- TASK DESCRIPTION: Reproduce all lines of the listing below in which the word "code" occurs.

- PROVIDED INFORMATION:
>>>
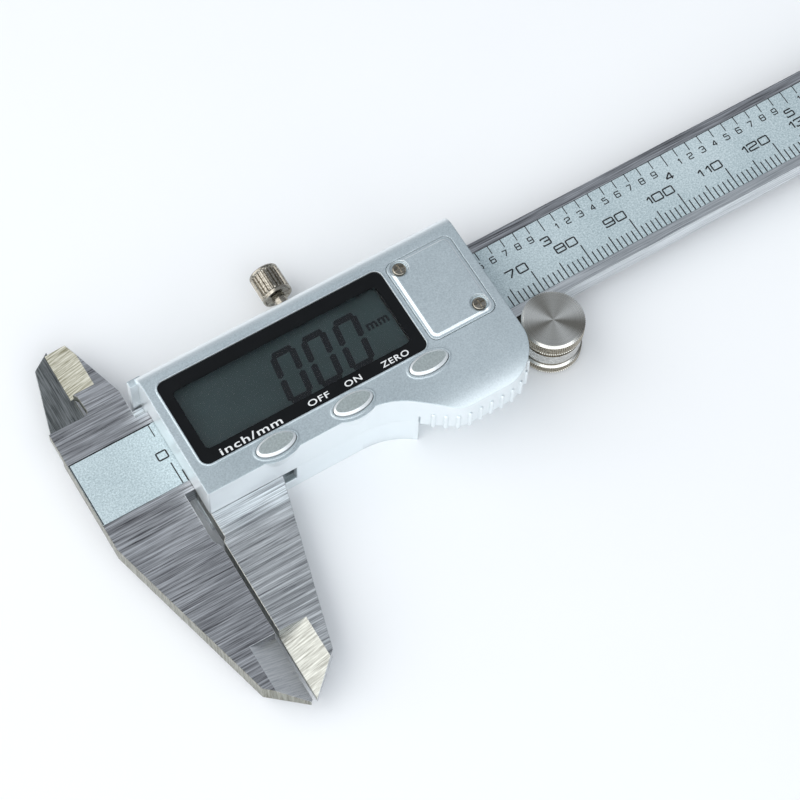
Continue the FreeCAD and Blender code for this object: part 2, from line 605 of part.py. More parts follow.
<<<
>>>
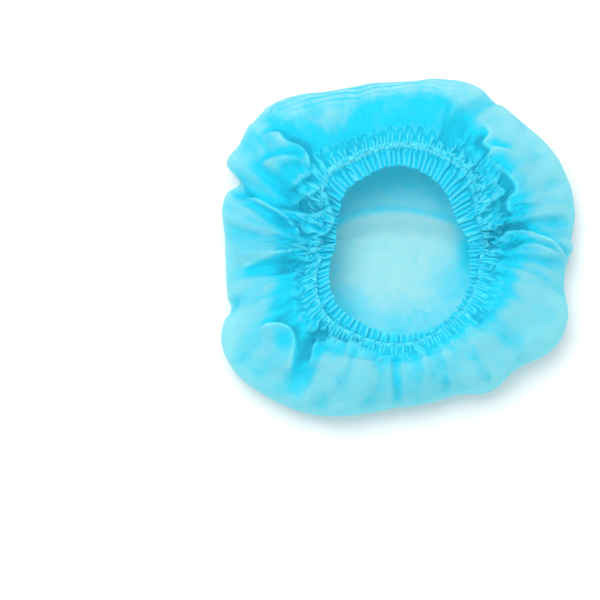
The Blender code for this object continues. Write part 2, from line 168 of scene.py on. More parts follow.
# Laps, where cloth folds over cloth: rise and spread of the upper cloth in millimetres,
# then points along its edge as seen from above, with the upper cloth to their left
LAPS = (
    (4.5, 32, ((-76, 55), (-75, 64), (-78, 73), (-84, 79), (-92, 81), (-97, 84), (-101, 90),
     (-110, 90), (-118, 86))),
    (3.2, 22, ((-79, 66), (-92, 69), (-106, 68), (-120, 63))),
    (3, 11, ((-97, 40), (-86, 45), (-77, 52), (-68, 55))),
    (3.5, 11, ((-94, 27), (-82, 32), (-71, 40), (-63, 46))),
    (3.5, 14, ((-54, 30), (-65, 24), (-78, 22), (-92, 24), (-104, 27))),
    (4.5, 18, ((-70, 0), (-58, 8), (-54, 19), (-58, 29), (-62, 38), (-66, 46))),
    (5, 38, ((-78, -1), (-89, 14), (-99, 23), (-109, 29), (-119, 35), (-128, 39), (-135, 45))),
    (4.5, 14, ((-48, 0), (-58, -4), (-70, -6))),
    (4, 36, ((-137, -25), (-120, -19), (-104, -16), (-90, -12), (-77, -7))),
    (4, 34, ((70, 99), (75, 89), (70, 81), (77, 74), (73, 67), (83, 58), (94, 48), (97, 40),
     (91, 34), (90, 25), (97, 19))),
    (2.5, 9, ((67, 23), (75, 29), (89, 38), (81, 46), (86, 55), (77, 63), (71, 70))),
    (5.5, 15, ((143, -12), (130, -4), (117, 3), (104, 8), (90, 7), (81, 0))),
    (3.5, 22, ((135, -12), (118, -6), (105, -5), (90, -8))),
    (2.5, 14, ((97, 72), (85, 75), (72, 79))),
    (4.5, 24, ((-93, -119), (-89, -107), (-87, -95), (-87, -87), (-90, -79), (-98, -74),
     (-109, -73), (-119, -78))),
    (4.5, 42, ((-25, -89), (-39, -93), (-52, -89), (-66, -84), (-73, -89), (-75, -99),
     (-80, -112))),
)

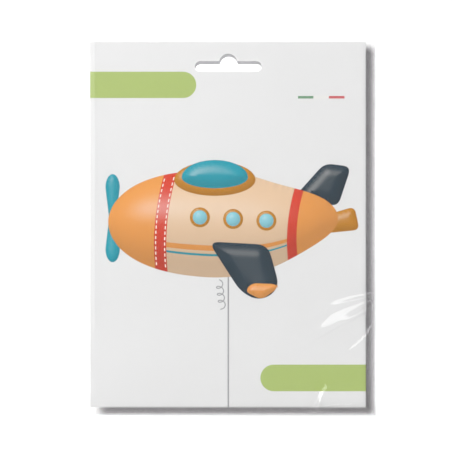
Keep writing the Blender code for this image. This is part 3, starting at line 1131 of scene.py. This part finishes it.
<<<
- THE COMPLETED TASK:
Continue the FreeCAD and Blender code for this object: part 2, from line 605 of part.py. More parts follow.
The Blender code for this object continues. Write part 2, from line 168 of scene.py on. More parts follow.
Keep writing the Blender code for this image. This is part 3, starting at line 1131 of scene.py. This part finishes it.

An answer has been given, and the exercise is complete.